RIVERSIDE defences through the town centre are looking like the only option to protect Northwich from future floods.
More than 20 different methods have been investigated by the Environment Agency (EA) as it puts together its business case for the work.
And the EA only has until next spring to complete the business case, hold public consultations, win planning permission and start construction or it will lose the £4million Government funding for the project.
David Brown, from the Environment Agency, gave an update on the plans at a meeting organised by the Rotary Club of Northwich.
He said: “There’s always a catch and that was that we have to be on site constructing the scheme by spring 2015, so in 12 months’ time or less.
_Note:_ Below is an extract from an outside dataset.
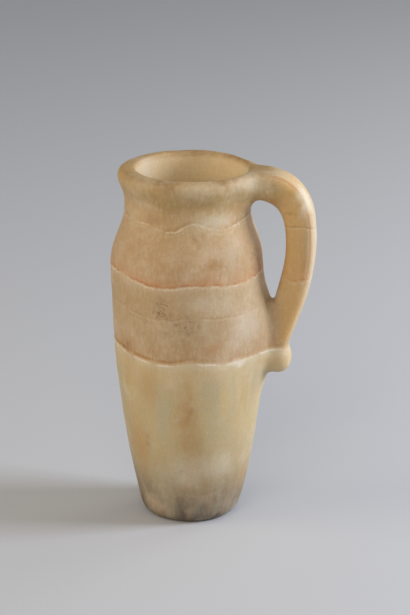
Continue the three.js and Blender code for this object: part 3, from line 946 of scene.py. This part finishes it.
relief = add(veins, "Math", {0: crystals, 1: CRYSTAL_RELIEF}, operation="MULTIPLY")
relief = add(veins, "Math", {0: grain, 1: GRAIN_RELIEF, 2: relief}, operation="MULTIPLY_ADD")
relief = add(veins, "Math", {0: pit, 1: PIT_RELIEF, 2: relief}, operation="MULTIPLY_ADD")
bump = add(veins, "Bump", {"Height": relief, "Strength": 1.0, "Distance": MM})
dull = add(veins, "Math", {0: ochre_noise, 1: DULLING, 2: SHINIEST}, operation="MULTIPLY_ADD")
alabaster = add(veins, "BsdfPrincipled", {"Base Color": look, "Roughness": dull, "IOR": 1.57, "Normal": bump,
                                          "Specular IOR Level": 0.3, "Subsurface Weight": 0.35,
                                          "Subsurface Radius": (1.0, 0.55, 0.3),
                                          "Subsurface Scale": LIGHT_DEPTH * MM})
add(veins, "OutputMaterial", {"Surface": alabaster})
pitcher.data.materials.clear()
pitcher.data.materials.append(stone_look)
print("nodes in the stone:", len(veins.nodes))

# %% [markdown]
# The pitcher stands on a plain pale floor with matt paint, large enough that its edge stays far away. Matt
# paint scatters the light evenly and sends some of it back up onto the foot and the knob. A curved backdrop
# would hide the horizon as well, but a flat floor is enough for a camera that looks down.

# %% Lay the floor
FLOOR_SIDE = 8.0
FLOOR_GREY = "#c6c7c9"

rest_all()
bpy.ops.mesh.primitive_plane_add(size=FLOOR_SIDE)
ground = bpy.context.object
ground.name = "floor"
paint = bpy.data.materials.new("matt_paint_rolled")
paint.use_nodes = True
paint_shader = paint.node_tree.nodes["Principled BSDF"]
paint_shader.inputs["Base Color"].default_value = linear(FLOOR_GREY)
paint_shader.inputs["Roughness"].default_value = 0.7
ground.data.materials.append(paint)
print("the floor's side, m:", FLOOR_SIDE)

# %% [markdown]
# The camera is two metres away and looks down on the pitcher by some eighteen degrees, turned a little to
# the side of the handle. A short lens near the pitcher would give the same size, but make its outlines
# lean, so the lens is long. The camera's place comes from the outlines of the foot, the mouth and the
# handle.

# %% Set the camera
CAMERA_PLACE = (0.3392, -1.9235, 0.7909)
CAMERA_PITCH = 71.63
CAMERA_TURN = 9.729
LENS = 181.35
SENSOR = 36.0
FARTHEST = 20.0

lens = bpy.data.cameras.new("camera")
lens.lens = LENS
lens.sensor_fit = "VERTICAL"
lens.sensor_height = SENSOR
lens.clip_end = FARTHEST
camera = bpy.data.objects.new("camera", lens)
camera.location = CAMERA_PLACE
camera.rotation_euler = (math.radians(CAMERA_PITCH), 0, math.radians(CAMERA_TURN))
bpy.context.scene.collection.objects.link(camera)
bpy.context.scene.camera = camera
print("the camera's distance, m:", round(Vector(CAMERA_PLACE).length, 2))

# %% [markdown]
# A slightly cool softbox low on the right is the main light: it lights the handle and the right side, and
# leaves the front in a soft half shade that shows the form. A weaker panel behind it draws a thin bright
# edge on the body within the handle. Two weak warm panels, one in front and one on the left, keep the shade
# open. Area lamps do this better than points or a sun, because their wide faces keep every shadow soft.

# %% Place the lights
# Angles are in degrees round the pitcher, distances and sizes in metres.
Lamp = namedtuple("Lamp", "name azimuth elevation distance size watts colour")
LAMPS = [Lamp("softbox_right", 8, 25, 1.7, 0.6, 27.5, "#e8efff"),
         Lamp("edge_panel", 50, 18, 1.8, 0.8, 6, "#f6f4f0"),
         Lamp("front_panel", -95, 34, 2.0, 1.4, 13, "#fff5e6"),
         Lamp("left_panel", -158, 25, 1.8, 1.2, 10.5, "#ffeed4")]
LAMPS_AIM = Vector((0, 0, 0.12))

for lamp in LAMPS:
    around = math.radians(lamp.azimuth)
    lift = math.radians(lamp.elevation)
    way = Vector((math.cos(around) * math.cos(lift), math.sin(around) * math.cos(lift), math.sin(lift)))
    facing = way.to_track_quat("Z", "Y").to_euler()
    bpy.ops.object.light_add(type="AREA", location=LAMPS_AIM + way * lamp.distance, rotation=facing)
    light = bpy.context.object
    light.name = lamp.name
    light.data.size = lamp.size
    light.data.energy = lamp.watts
    light.data.color = linear(lamp.colour)[:3]
print("lamps:", [lamp.name for lamp in LAMPS])

# %% [markdown]
# The rest of the studio is pale grey walls, which fill the shade from all sides. One even world colour
# stands for them. The plain Standard view keeps the stone's colours as they are set.

# %% Fill the studio with light
WORLD_GREY = "#b9bbbe"
WORLD_STRENGTH = 0.5

world = bpy.data.worlds.new("studio")
world.use_nodes = True
background = world.node_tree.nodes["Background"]
background.inputs["Color"].default_value = linear(WORLD_GREY)
background.inputs["Strength"].default_value = WORLD_STRENGTH
bpy.context.scene.world = world
bpy.context.scene.view_settings.view_transform = "Standard"
print("the world's strength:", WORLD_STRENGTH)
“We have Northwich Vision with Barons Quay, Hayhurst Quay, Memorial Court and the gyratory – it’s all happening in Northwich and we’re hoping to contribute to that by alleviating the flood risk.”
The EA and Cheshire West and Chester Council (CWAC) were offered funding after Northwich was flooded twice within three months at the end of 2012.
Among the different options that have been investigated are upstream storage, raising defences in the town centre, diverting flood water into the Trent and Mersey Canal, operating sluice gates on River Weaver differently, dredging and improving the flood warning system.
David explained that many of these would not work or would be too expensive, including one of the most popular ideas for upstream storage.
This would mean making use of flood plains along the River Dane so that water would be held away from the town centre – at an estimated cost of £5.5million.
But it would only provide storage for 4.5 million of the 7 million cubic metres that would need to be contained in a flood and the time scale is too tight to negotiate the required land agreements.
David said: “Our preferred option is raised linear defences within the town centre because we would struggle to do it any different way.
“The constraints here are how the river and town connect.
“The planners at CWAC have been quite clear that we cannot have permanent raised walls that would cut off the rivers from the towns.
“But there are alternative ways to get round this.”
The EA is now investigating self-raising walls, which rise out of riverside chambers as the water levels increase, and walls made of strong glass panels, which maintain the view over the water.
Plans for a scheme are expected to be submitted in July after a round of public consultation.